Chaque fois que j’avance quelque chose contre, qui ressemble à ce que dit la droite libérale, on me taxe de libéralisme ! Par exemple sur l’indépendance des banques centrales ou sur les services publics. Quand je dis que je suis pour qu’il y ait des secteurs où la puissance publique intervienne par un cahier des charges précis et contraignant, on m’applaudit. Si j’ajoute que je ne suis pas persuadé que l’Etat doive toujours gérer ces services lui-même, on m’accuse de libéralisme ! Et les régions, là-dessus, elles existent pour des prunes ?
Vert Contact :
On va glisser du libéralisme à la culture. Tu abordes publiquement la culture et tiens à en faire un axe de campagne à part entière…
Dany Cohn-Bendit :
Le projet européen que nous défendons a fondamentalement une dimension culturelle.
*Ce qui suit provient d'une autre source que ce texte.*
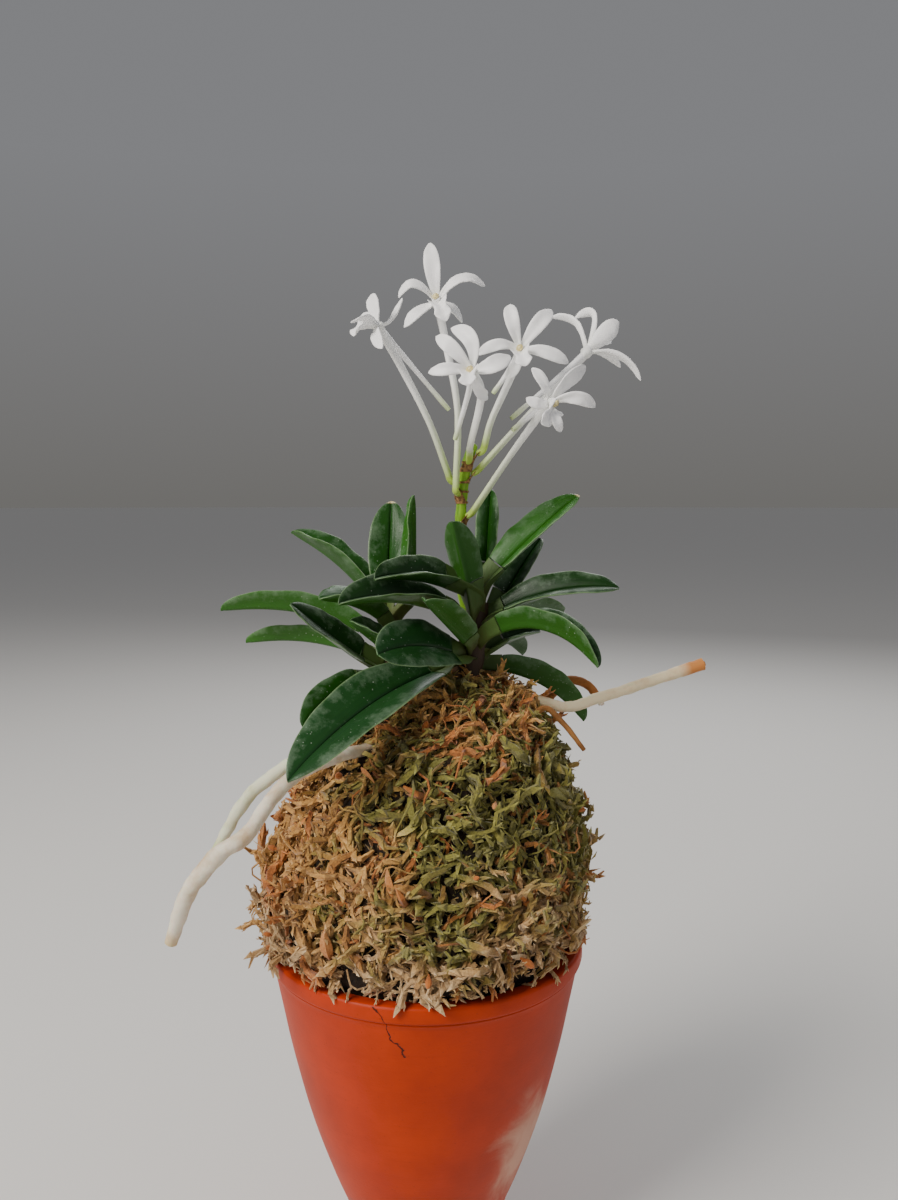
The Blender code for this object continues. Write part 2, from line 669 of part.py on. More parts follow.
def stalk_point(height):
    """Return the flower stalk's centre at a height."""
    return stem_point(STALK, height)


def make_stalk(collection, material):
    """Make the flower stalk with a small bract below each pedicel."""
    stalk = add_object("flower_stalk", tube_mesh(STALK, STALK_RADIUS, 8, 3), collection, material)
    bracts = []
    for flower in FLOWERS:
        height, heading = flower.seat
        centre = stalk_point(height - 1.9)
        out = direction(heading, 0)
        tip = centre + out * BRACT_LENGTH + Vector((0, 0, 0.3))
        mesh = tube_mesh((centre, centre + out * 2.0 - Vector((0, 0, 0.6)), tip),
                         (BRACT_RADII[0], BRACT_RADII[0], BRACT_RADII[1]), 4)
        bracts.append(add_object(flower.name + "_bract", mesh, collection))
    fuse(stalk, bracts)
    return stalk


def bezier(start, middle, end, u):
    """Return a point of the arc from start to end that passes through middle at half way."""
    handle = middle * 2 - (start + end) / 2
    return start * (1 - u) ** 2 + handle * 2 * u * (1 - u) + end * u ** 2


def petal_sheet(centre, facing, tepal, cup=0.12):
    """Return the open sheet of one tepal, from inside the hub to its tip."""
    middle = Vector(tepal.middle)
    tip = Vector(tepal.tip)
    start = centre.lerp(middle, 0.12)

    def place(u, v):
        spot = bezier(start, middle, tip, u)
        along = (bezier(start, middle, tip, min(1.0, u + 0.05))
                 - bezier(start, middle, tip, max(0.0, u - 0.05))).normalized()
        side = along.cross(facing).normalized()
        up = side.cross(along)
        reach = blade_width(u, 0.5) * tepal.width / 2
        return spot + side * v * reach + up * abs(v) * reach * cup

    return sheet_mesh(TEPAL_CELLS, place)


def make_flower(flower, collection, material):
    """Make a flower: hub and column, five tepals, lip, spur and pedicel, all one body."""
    centre = Vector(flower.centre)
    facing = Vector(flower.facing).normalized()
    shell = bmesh.new()
    bmesh.ops.create_uvsphere(shell, u_segments=8, v_segments=4, radius=HUB_RADIUS * MM)
    bmesh.ops.translate(shell, verts=shell.verts, vec=centre * MM)
    mesh = bpy.data.meshes.new(flower.name)
    shell.to_mesh(mesh)
    shell.free()
    body = add_object(flower.name, mesh, collection, material)

    pieces = []
    lip_tip = Vector(flower.lip)
    lip_middle = centre.lerp(lip_tip, 0.5) + facing * 1.6
    sheets = [*flower.tepals, Tepal(lip_middle, lip_tip, 4.2)]
    for number, tepal in enumerate(sheets):
        mesh = petal_sheet(centre, facing, tepal)
        blade = add_object(f"{flower.name}_blade_{number}", mesh, collection)
        pieces.append(thicken(blade, TEPAL_THICKNESS))
    column = tube_mesh((centre, centre + facing * 3.0), (1.5, 1.1), 6)
    pieces.append(add_object(flower.name + "_column", column, collection))
    spur = tube_mesh((centre, *flower.spur), (1.3, 1.1, 0.6), 4, 2)
    pieces.append(add_object(flower.name + "_spur", spur, collection))

    height, heading = flower.seat
    seat = stalk_point(height) + direction(heading, 0) * SEAT_REACH
    elbow = seat + direction(heading, 35) * 1.6
    rise = elbow + (Vector(flower.pedicel[-1]) - elbow).normalized() * 3.0
    route = (centre, *flower.pedicel, rise, elbow, seat)
    pedicel = tube_mesh(route, PEDICEL_RADII, 4)
    pieces.append(add_object(flower.name + "_pedicel", pedicel, collection))
    fuse(body, pieces)
    return body


def make_root(root, collection, material):
    """Make one root as a tube."""
    return add_object(root.name, tube_mesh(root.route, root.radii, 8, 2), collection, material)


def main():
    """Build the pot, the moss, the plant's two shoots, its roots and its flowers."""
    clear_scene()
    parts = make_collection(PARTS_NAME)
    cutters = make_collection(CUTTERS_NAME)
    terracotta = make_material("terracotta", (0.55, 0.13, 0.045), 0.55)
    moss = make_material("sphagnum", (0.25, 0.19, 0.07), 0.95)
    leaf_green = make_material("leaf", (0.035, 0.12, 0.03), 0.45)
    sheath_green = make_material("leaf_sheath", (0.08, 0.09, 0.03), 0.6)
    root_pale = make_material("root", (0.72, 0.62, 0.42), 0.7)
    stalk_green = make_material("flower_stalk", (0.22, 0.38, 0.06), 0.5)
    petal_white = make_material("flower", (0.86, 0.86, 0.8), 0.45)

    pot = make_pot(parts, cutters, terracotta)
    leaves = [make_leaf(leaf, parts, leaf_green) for leaf in LEAVES]
    main_leaves = [leaf for leaf in LEAVES if leaf.name.startswith("leaf")]
    left_leaves = [leaf for leaf in LEAVES if leaf.name.startswith("shoot")]
    crown = make_crown("crown_main", MAIN_STEM, MAIN_STEM_RADIUS, main_leaves, parts, sheath_green)
    shoot = make_crown("crown_left", LEFT_STEM, LEFT_STEM_RADIUS, left_leaves, parts, sheath_green)
    roots = [make_root(root, parts, root_pale) for root in ROOTS]
    stalk = make_stalk(parts, stalk_green)
    flowers = [make_flower(flower, parts, petal_white) for flower in FLOWERS]

    cut(crown, [make_room("stalk_room", STALK, STALK_RADIUS, 3, cutters)])

    walls = surface_walls([pot, crown, shoot, *leaves, *roots, stalk])
    rule = random.Random(SEED)
    mound = make_mound(rule, walls, parts, moss)
    fuse(mound, make_strands(rule, walls, parts) + make_tufts(rule, walls, parts))
    rooms = [("main_stem_room", MAIN_STEM, MAIN_STEM_RADIUS),
             ("left_stem_room", LEFT_STEM, LEFT_STEM_RADIUS)]
    rooms += [(root.name + "_room", root.route, root.radii) for root in ROOTS]
    cut(mound, [make_room(name, route, radii, 2, cutters) for name, route, radii in rooms])
    return flowers


main()
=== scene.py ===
"""The finished surfaces of a wind orchid in flower on its sphagnum mound, in a terracotta pot.

The pot stands on z = 0 with its axis on Z. +X is the plant's right and -Y its front.
Places and lengths are in millimetres and are turned to metres by MM. A heading of 0 degrees
points to +X, 90 to the back, 180 to the left and 270 to the front.
"""

import json
import logging
import math
import random
from dataclasses import dataclass
from dataclasses import field
from enum import Enum

import bmesh
import bpy
import numpy as np
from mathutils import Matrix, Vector
from mathutils import noise

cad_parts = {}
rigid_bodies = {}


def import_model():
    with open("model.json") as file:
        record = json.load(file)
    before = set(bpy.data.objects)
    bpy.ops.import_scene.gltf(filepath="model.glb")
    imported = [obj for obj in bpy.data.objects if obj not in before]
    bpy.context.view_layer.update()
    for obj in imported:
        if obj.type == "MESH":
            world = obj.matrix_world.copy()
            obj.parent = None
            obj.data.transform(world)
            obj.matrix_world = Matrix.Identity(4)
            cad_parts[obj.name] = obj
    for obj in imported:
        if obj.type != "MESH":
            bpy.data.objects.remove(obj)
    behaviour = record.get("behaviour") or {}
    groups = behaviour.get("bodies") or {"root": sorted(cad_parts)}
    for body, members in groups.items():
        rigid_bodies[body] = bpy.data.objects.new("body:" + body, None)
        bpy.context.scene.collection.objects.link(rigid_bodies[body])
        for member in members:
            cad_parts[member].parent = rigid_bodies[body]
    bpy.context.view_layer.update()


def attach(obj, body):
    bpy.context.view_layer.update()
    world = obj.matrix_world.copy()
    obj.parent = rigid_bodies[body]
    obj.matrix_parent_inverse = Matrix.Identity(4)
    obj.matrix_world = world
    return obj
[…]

Ce qui fait la richesse de l’Europe,c’est justement sa richesse culturelle, dans ses traditions et dans ses formes d’expression modernes. Le projet européen des Verts est à l’avant-garde. Nous défendons la multi-culturalité européenne. Je crois que c’est quelque chose d’essentiel. Il s’agit bien de montrer que cette multi-culturalité s’appuie aussi bien sur la diversité que sur l’unité qu’on appelle Europe. Oui, défendre le projet culturel européen, c’est défendre les différences à l’intérieur de l’Europe et en même temps l’unité dans ces différences. Concrètement, il faut poser le problème du cinéma aussi bien que celui de la musique ou de la littérature, des traducteurs, des langues majoritaires et minoritaires, etc. Cela peut se faire à travers des revendications comme, par exemple, la défense de l’exception culturelle européenne au niveau de l’Organisation mondiale du commerce. Car c’est bien la culture qui alimente l’unité européenne.